“At this propitious time of public distress did Tom
Walker set up as a usurer in Boston. His door was soon thronged by customers.
The needy and the adventurous; the gambling speculator; the dreaming land
jobber; the thriftless tradesman; the merchant with cracked credit; in short,
every one driven to raise money by desperate means and desperate sacrifices,
hurried to Tom Walker.
“Thus Tom was the universal friend of the needy, and
he acted like a ‘friend in need’; that is to say, he always exacted good pay
and good security. In proportion to the distress of the applicant was the
hardness of his terms. He accumulated bonds and mortgages; gradually squeezed
his customers closer and closer; and sent them, at length, dry as a sponge from
his door.”— Washington Irving, “The Devil and Tom Walker,” in Tales of a Traveller (1822)

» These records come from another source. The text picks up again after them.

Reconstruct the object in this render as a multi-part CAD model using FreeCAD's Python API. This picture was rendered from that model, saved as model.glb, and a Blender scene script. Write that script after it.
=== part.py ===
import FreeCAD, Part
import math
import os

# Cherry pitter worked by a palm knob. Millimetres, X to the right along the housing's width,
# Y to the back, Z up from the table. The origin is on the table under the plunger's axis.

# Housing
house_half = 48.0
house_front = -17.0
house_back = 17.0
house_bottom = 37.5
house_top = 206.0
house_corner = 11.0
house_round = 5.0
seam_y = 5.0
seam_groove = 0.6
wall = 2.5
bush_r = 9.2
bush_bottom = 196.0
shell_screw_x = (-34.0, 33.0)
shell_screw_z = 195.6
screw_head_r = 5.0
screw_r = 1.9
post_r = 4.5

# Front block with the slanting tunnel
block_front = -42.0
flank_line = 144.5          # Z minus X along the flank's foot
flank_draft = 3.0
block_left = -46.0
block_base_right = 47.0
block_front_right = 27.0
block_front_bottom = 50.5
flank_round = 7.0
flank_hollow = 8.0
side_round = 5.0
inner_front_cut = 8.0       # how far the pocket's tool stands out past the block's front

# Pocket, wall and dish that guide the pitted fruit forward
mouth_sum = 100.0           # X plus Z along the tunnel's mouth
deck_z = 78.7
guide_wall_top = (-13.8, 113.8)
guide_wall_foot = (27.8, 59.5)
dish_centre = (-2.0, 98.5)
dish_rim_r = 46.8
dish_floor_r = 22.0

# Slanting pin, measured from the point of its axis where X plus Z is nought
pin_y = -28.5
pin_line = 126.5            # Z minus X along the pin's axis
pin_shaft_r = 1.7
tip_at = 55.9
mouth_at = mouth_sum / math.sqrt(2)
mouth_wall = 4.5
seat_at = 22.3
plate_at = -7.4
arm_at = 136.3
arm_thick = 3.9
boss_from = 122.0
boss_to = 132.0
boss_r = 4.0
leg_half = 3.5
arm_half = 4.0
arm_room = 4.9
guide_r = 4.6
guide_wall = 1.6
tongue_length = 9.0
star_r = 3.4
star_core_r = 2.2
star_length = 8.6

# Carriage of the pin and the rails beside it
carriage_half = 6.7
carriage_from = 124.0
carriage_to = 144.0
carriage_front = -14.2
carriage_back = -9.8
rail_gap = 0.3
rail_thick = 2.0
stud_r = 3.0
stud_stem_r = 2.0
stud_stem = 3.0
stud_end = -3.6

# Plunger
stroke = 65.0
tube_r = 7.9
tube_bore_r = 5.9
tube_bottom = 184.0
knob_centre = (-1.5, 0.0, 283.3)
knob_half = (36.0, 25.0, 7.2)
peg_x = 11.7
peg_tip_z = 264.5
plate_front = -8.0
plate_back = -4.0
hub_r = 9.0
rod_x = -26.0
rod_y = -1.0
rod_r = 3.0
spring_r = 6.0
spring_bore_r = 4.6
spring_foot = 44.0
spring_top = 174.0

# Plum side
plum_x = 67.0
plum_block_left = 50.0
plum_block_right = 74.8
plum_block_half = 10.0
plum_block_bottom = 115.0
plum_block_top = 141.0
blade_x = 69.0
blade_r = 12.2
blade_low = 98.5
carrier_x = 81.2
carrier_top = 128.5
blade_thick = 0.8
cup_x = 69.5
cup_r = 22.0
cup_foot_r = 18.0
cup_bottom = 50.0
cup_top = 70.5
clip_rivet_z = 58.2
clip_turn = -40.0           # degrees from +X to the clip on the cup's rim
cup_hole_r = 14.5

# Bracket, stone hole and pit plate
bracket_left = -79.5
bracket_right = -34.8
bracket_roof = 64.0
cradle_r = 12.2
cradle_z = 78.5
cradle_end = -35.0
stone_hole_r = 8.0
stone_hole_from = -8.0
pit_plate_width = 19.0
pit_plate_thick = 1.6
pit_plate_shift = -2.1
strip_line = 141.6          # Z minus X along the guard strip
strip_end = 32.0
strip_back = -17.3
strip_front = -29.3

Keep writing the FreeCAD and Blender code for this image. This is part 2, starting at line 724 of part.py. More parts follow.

The most durable horror fiction and movies revolve
around our deepest instincts or fears: lust (Dracula), scientists playing God (Frankenstein), or individuals pursued by crowds (Invasion of the Body Snatchers). But
somewhat less treated, even in recent years, is greed. The most bone-chilling
example of the latter that comes to mind is Edith Wharton’s physically and
spiritually wintry New England tale, “The Triumph of Night” (discussed in this prior post of mine), in which a
Gilded Age grandee plots to take his nephew’s life as a means of seizing his
fortune.
Another fine example, I discovered just this past
weekend, is Washington Irving’s short story, “The Devil and Tom Walker.” Of
course, “The Legend of Sleepy Hollow” has become a permanent addition to
Halloween lore, and “The Adventure of the German Student” was included in the
Library of America’s estimable two-volume anthology, American Fantastic Tales: Terror and the Uncanny.
But I had never come across “The Devil and Tom
Walker” until this past weekend, when I picked up a free book, an American
literature textbook for Catholic high school students in the 1950s. I have the
distinct impression that, since the postwar era, a selection like this has
become less of the norm. New voices have to be accounted for (including from
multicultural backgrounds), and Irving’s style—long, flowing sentences, with
unfamiliar words such as “termagent”—can turn off students with short attention
spans.
More’s the pity, I say. Stick with “The Devil and
Tom Walker” and you’ll be riveted by a tale strikingly relevant to our time—and
a precursor of a modern Halloween form: mock horror.The latter derives from
Irving’s urbane sensibility, a worldview that absorbed other cultures and was
not easy to shock.
This past weekend was filled with mock-horror
movies: some farcical (Abbott and
Costello Meet Frankenstein, Young
Frankenstein), some snarky (Jennifer’s
Body), and some just plain juvenile (The
Lost Boys). In contrast, Irving’s voice is droll and satiric. (When Tom
finds evidence that his wife pulled the thick black hair of Satan before the
Devil had dispatched her, the miser senses what had happened: “Tom knew his
wife’s prowess by experience.”)
At its heart, “The Devil and Tom Walker” is a
retelling of the Faust legend: a human being bargains with Old Scratch for
short-term advantage, downplaying any lingering inner doubt that in the end, a
debt must be paid.
I was surprised to find out that “The Devil and Tom
Walker,” in comparison with “Rip Van Winkle” and “The Legend of Sleepy Hollow,”
has not been adapted beyond the written page much. One of these, a 2008 short,
had actually transposed the setting to the South. New England, with his
inhospitable soil and Puritan mores to rebel against, would have been a much
more natural background for Satan’s temptation of a miser.
On second thought, though, the switch in locale only
reinforces the universality of Irving’s story of avarice (Irving himself had
picked up the theme from a German folk tale). In fact, its time period can be
changed easily, too, from 1727 Massachusetts to New York in the 21st
century. Instead of a usurer (the trade that Satan persuades him to take up), Walker could be depicted as an executive in one of the big banks who, in the
financial turbulence of the last decade, manages to fleece customers out of
their homes. And, rather than pious Puritans not above colluding in the slave
trade or in swindling Native Americans in land deals, Irving could have picked
evangelicals who practice their own kind of intolerance and corruption.